This article posted on insideindianabusiness.com by Kylie Veleta, Special Projects Reporter for Inside Indiana Business
Friedreich’s ataxia (FA) is a rare—and especially cruel—disease. Tom Hamilton knows the heartache well; his 11 year-old daughter Annie deteriorates physically with each passing day. He says saving her life is “a race against the clock,” and he’s hopeful Indianapolis-based Chondrial Therapeutics could give his family more years with Annie. The National Institutes of Health (NIH) just accepted the startup’s drug candidate into a prestigious program that will accelerate its development—and perhaps help put time on Annie’s side.
NIH’s Therapeutics for Rare and Neglected Diseases (TRND) program has selected Chondrial Therapeutics’ drug, called TAT-Frataxin, for its highly-competitive program that focuses on speeding development and footing the bill to get the company to Phase 1 clinical trials. It’s the second critical development for TAT-Frataxin; the first came from a father.
Hamilton, who lives in New York, worked on Wall Street for 25 years, but left the industry a few years ago to spend more time with his family. Three months later, doctors diagnosed Annie with FA.
“My wife and I often say we’ve been given a very large dose of perspective,” says Hamilton. “All the things you thought were important—you realize really aren’t.”

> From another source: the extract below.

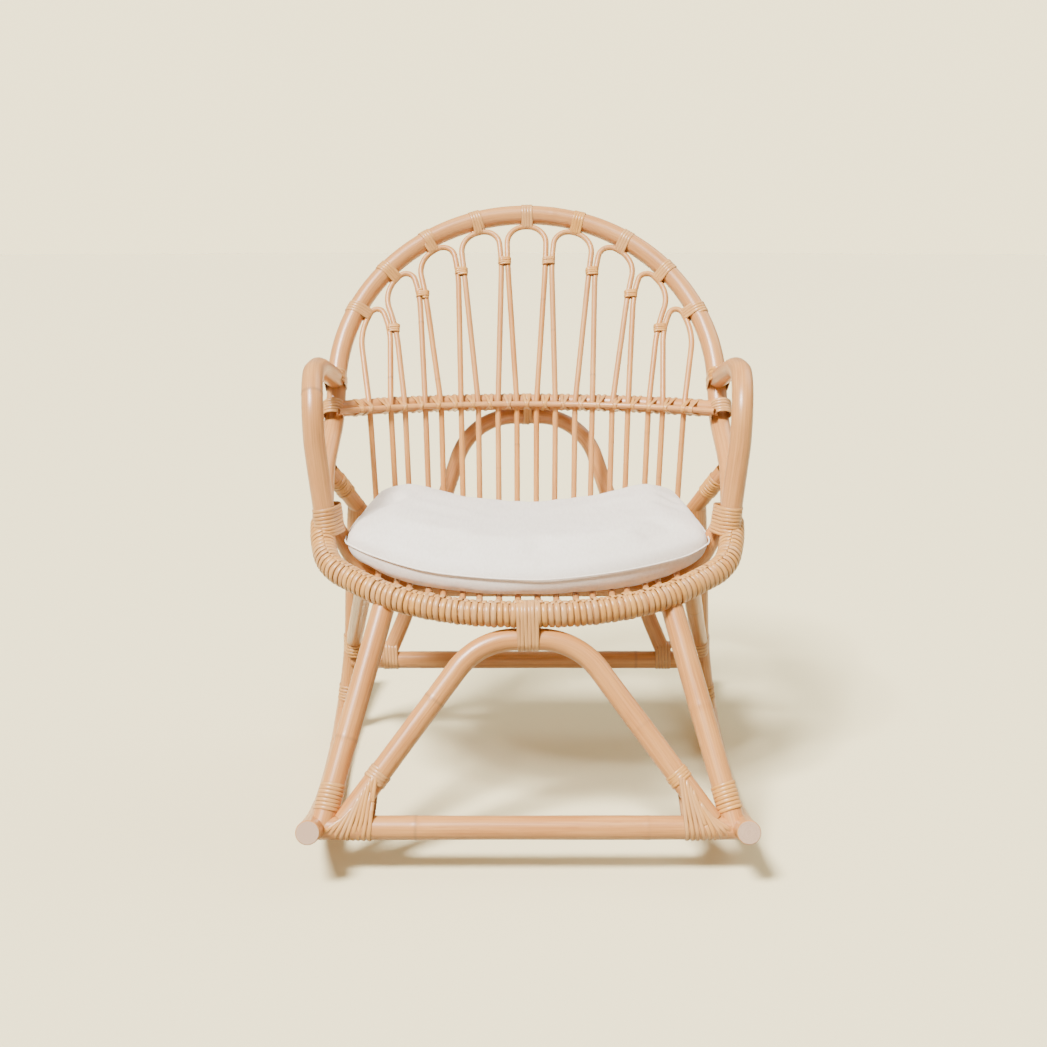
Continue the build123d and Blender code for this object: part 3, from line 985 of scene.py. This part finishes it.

“Horrible” is the word Hamilton uses to describe FA, which has no treatment. Parents think they have a healthy child until about the age of 10, when typical adolescent clumsiness becomes so pronounced that they begin to suspect something else may be at play. Annie’s prognosis is the same as the 50,000 other people in the U.S. with the disorder; she’ll likely be in a wheelchair by her teenage years and die in her mid-20s or mid-30s due to cardiovascular complications.
“You don’t sleep for about six months [after the diagnosis], and then you realize that doesn’t help anyone either,” says Hamilton. “We try to put our head down and put all of our resources, time and energy toward trying to get a cure for these kids.”
After Annie’s diagnosis, Hamilton contacted the FA Research Alliance, a global organization focused on finding a treatment or cure for the disorder.
“I said, ‘What do you guys need? Tell me therapies that need help that don’t have sponsorship,” says Hamilton. “They said there’s a doctor in Indiana, Mark Payne, and he has a protein therapeutic drug that we think has some legs.”
Hamilton started throwing millions of his own money at the disease; he gave more than $3 million to establish a FA research center at The Children’s Hospital of Philadelphia, and he invested $1.1 million in Chondrial Therapeutics to secure the intellectual property for TAT-Frataxin.
FA is a genetic disorder that limits the production of frataxin, an important protein that functions in the mitochondria, known as the energy-producing factories of the cell. Patients lose sensory nerves in their extremities and, ultimately, develop serious heart conditions.
Payne, who is an Indiana University School of Medicine professor of pediatrics, developed the drug to deliver frataxin to the mitochondria of the cells, allowing the cells to produce energy normally and not die.
“Think of it like giving insulin to diabetics. If you can provide frataxin, you turn a pretty devastating disease into a very manageable, high quality-of-life, chronic disease,” says Chondrial Therapeutics Chief Executive Officer Steven Plump. “While patients need to continue to receive that frataxin over their lifetime, it restores the productivity of those cells and—at least in animal studies to date—extends their life.”
Plump says being selected for the TRND program greatly “de-risks” development expenses and unleashes the power of TRND’s scientists to move TAT-Frataxin to human trials. For Hamilton, the advancements can’t come fast enough; while a treatment wouldn’t reverse Annie’s condition, it will stop the progression, which could mean saving her life.
“It’s heart-wrenching seeing your kid walk down the stairs, and every day, it gets harder. She’s lost some pretty serious neuronal capability, so we have to do it for others; if we can save other kids, that’s worth it as well,” says Hamilton. “I think in five years, there will be a therapy. I’m hoping it’s much sooner. I need it sooner.”